**Your task**
Review the lines that follow and copy each one that contains the word "FreeCAD".
** start Source data **
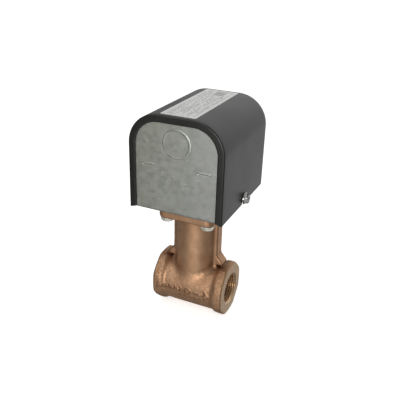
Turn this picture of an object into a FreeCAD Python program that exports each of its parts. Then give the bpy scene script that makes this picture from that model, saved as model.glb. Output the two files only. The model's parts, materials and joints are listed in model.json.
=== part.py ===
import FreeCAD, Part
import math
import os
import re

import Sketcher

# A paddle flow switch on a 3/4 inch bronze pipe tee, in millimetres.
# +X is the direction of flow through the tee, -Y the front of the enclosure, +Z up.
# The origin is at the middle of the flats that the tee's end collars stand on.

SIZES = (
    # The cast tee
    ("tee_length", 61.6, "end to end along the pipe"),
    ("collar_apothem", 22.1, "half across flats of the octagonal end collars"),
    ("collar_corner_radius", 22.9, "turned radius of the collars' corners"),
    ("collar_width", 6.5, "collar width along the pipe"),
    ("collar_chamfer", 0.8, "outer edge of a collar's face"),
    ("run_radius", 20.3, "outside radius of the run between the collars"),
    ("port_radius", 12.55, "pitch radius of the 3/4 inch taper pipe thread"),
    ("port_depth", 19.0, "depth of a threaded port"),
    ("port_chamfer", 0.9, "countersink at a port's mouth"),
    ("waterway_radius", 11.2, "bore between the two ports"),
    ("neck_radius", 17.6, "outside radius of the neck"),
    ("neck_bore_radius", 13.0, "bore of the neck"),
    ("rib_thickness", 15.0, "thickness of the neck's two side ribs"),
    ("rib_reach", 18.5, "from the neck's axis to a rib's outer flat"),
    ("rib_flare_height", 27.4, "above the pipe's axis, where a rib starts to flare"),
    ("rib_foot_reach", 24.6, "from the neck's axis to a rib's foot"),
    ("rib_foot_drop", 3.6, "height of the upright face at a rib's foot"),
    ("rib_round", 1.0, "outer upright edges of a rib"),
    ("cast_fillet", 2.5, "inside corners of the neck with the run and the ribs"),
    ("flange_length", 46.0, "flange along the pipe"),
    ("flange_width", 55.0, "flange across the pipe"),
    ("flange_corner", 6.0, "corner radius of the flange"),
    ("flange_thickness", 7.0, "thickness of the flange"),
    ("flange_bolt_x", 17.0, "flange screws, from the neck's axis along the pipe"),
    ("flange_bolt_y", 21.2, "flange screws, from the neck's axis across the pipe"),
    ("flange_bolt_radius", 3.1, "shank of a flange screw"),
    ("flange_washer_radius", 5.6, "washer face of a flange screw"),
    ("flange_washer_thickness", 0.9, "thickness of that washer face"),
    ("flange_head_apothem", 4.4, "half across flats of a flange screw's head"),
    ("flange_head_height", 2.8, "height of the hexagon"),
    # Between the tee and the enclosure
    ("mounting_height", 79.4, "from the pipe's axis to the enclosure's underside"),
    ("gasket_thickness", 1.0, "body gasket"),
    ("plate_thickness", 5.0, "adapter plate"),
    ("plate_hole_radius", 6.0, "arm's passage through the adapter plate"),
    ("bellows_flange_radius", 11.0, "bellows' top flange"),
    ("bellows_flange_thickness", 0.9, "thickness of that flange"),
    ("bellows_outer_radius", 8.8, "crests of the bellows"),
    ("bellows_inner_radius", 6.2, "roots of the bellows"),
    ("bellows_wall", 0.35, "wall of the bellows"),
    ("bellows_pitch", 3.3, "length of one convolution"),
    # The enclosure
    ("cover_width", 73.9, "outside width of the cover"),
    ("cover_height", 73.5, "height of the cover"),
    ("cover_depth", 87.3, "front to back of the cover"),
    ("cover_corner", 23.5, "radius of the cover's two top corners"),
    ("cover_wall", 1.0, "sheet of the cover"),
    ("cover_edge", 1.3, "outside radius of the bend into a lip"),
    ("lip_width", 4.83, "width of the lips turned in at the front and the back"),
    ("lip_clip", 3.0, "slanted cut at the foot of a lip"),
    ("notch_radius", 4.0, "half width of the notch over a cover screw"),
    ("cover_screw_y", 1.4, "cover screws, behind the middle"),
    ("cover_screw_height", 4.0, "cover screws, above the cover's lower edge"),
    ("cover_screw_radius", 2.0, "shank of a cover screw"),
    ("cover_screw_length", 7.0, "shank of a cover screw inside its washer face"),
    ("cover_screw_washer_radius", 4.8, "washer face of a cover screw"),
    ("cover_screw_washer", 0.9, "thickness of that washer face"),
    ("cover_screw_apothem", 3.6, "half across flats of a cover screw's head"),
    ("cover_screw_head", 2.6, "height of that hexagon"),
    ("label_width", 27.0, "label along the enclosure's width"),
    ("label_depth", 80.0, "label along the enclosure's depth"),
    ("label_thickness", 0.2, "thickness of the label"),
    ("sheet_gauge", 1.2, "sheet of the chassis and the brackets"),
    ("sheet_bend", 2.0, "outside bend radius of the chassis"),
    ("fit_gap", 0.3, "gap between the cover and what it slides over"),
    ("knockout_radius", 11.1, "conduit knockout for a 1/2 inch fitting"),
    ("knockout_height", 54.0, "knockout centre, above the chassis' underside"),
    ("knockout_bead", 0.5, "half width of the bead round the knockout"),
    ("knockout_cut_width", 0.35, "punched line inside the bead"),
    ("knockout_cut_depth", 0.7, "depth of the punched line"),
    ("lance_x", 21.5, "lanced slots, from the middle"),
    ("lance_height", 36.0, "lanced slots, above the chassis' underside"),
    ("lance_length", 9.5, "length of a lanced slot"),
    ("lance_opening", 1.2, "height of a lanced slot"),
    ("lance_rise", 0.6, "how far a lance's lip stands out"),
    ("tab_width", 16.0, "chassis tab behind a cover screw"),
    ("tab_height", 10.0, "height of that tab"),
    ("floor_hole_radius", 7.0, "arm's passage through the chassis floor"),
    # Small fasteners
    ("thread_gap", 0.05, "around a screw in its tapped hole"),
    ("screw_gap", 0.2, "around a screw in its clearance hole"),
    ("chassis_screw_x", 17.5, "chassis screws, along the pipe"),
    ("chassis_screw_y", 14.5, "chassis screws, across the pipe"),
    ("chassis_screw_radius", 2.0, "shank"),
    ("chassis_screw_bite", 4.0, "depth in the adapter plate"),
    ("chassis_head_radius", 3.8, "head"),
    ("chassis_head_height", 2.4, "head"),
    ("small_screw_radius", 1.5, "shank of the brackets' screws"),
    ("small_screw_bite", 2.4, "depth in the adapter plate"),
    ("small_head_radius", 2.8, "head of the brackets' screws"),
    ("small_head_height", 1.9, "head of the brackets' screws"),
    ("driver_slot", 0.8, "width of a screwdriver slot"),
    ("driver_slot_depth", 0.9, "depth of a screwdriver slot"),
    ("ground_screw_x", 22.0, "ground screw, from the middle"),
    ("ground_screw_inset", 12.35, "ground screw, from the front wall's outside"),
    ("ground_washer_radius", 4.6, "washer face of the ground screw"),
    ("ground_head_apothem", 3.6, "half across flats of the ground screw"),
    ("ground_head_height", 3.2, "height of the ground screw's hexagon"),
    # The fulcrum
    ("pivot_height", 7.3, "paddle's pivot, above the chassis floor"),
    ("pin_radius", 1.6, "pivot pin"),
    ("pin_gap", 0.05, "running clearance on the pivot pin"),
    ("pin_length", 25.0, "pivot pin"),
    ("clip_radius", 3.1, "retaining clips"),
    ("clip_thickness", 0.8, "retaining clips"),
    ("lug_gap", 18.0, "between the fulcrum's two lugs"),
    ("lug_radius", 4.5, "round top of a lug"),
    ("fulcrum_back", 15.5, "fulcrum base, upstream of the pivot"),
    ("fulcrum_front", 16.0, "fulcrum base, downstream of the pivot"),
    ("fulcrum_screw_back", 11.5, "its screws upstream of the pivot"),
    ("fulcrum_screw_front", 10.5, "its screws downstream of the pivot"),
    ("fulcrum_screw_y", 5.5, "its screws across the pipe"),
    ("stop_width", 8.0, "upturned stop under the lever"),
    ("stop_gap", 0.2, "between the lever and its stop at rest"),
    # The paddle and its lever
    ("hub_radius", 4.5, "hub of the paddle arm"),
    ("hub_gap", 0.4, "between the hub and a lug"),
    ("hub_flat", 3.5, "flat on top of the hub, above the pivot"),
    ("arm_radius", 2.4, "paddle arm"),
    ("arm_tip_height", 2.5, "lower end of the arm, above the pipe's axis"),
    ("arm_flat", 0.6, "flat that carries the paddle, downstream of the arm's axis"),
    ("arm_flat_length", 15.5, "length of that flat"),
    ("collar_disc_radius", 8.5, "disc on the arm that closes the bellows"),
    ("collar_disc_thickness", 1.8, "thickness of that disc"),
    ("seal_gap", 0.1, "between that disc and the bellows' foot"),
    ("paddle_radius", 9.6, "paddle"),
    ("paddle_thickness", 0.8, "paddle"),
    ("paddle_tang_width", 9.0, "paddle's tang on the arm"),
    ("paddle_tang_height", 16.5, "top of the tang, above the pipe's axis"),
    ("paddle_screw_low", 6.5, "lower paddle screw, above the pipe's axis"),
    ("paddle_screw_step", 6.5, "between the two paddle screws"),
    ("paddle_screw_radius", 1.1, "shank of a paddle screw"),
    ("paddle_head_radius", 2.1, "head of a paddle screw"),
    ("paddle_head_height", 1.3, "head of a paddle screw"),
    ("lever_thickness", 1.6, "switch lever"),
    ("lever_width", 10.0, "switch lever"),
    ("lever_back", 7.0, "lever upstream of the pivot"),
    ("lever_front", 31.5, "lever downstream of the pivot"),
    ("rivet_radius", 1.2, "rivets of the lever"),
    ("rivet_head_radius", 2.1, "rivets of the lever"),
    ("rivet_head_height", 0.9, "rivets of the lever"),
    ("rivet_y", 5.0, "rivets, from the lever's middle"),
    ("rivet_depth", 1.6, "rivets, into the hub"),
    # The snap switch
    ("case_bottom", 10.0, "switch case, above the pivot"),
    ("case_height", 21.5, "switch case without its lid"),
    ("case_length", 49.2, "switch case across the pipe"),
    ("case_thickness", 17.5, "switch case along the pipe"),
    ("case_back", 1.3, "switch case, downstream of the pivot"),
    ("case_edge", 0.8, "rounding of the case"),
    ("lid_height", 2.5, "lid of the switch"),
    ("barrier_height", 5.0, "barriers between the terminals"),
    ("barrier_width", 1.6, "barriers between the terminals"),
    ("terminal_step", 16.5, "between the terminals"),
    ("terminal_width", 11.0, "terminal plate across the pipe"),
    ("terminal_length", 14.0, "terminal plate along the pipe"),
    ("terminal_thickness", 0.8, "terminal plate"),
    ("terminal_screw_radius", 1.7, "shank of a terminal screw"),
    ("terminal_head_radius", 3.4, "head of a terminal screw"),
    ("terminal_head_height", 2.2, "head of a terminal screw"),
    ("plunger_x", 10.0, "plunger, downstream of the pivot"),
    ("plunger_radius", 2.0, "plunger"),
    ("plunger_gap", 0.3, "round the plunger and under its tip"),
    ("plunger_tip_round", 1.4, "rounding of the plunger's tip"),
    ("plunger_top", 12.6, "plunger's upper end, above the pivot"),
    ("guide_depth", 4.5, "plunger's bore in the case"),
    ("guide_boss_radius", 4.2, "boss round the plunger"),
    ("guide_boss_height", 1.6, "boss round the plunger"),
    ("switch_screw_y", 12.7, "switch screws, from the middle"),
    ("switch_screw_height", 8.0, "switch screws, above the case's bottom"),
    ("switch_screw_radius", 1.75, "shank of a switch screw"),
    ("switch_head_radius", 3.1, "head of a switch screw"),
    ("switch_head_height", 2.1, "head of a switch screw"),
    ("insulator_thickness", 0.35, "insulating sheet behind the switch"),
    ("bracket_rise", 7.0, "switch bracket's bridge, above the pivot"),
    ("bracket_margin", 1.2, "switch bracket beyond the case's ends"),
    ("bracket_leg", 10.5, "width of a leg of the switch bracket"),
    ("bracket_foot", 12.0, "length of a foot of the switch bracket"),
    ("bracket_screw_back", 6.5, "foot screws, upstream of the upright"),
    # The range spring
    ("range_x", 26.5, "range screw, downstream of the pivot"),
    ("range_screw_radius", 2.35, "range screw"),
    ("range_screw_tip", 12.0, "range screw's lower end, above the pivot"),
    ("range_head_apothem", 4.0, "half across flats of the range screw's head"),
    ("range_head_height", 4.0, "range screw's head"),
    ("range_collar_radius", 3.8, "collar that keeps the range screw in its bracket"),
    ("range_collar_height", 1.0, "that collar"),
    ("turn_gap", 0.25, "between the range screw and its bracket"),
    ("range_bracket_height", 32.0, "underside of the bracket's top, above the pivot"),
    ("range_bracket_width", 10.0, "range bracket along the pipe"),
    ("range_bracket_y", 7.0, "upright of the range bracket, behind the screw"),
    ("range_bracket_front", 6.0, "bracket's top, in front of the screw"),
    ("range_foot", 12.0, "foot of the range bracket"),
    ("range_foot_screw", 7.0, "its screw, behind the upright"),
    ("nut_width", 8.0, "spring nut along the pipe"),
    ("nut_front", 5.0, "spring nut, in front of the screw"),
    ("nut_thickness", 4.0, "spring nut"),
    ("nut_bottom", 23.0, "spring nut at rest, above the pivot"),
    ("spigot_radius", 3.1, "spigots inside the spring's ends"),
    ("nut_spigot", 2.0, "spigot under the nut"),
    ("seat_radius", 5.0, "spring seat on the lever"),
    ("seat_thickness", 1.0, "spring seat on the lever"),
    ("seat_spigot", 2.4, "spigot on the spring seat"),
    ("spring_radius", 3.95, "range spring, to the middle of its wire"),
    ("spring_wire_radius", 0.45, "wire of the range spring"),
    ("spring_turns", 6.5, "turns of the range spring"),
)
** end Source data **
**Expected answer**
Turn this picture of an object into a FreeCAD Python program that exports each of its parts. Then give the bpy scene script that makes this picture from that model, saved as model.glb. Output the two files only. The model's parts, materials and joints are listed in model.json.
import FreeCAD, Part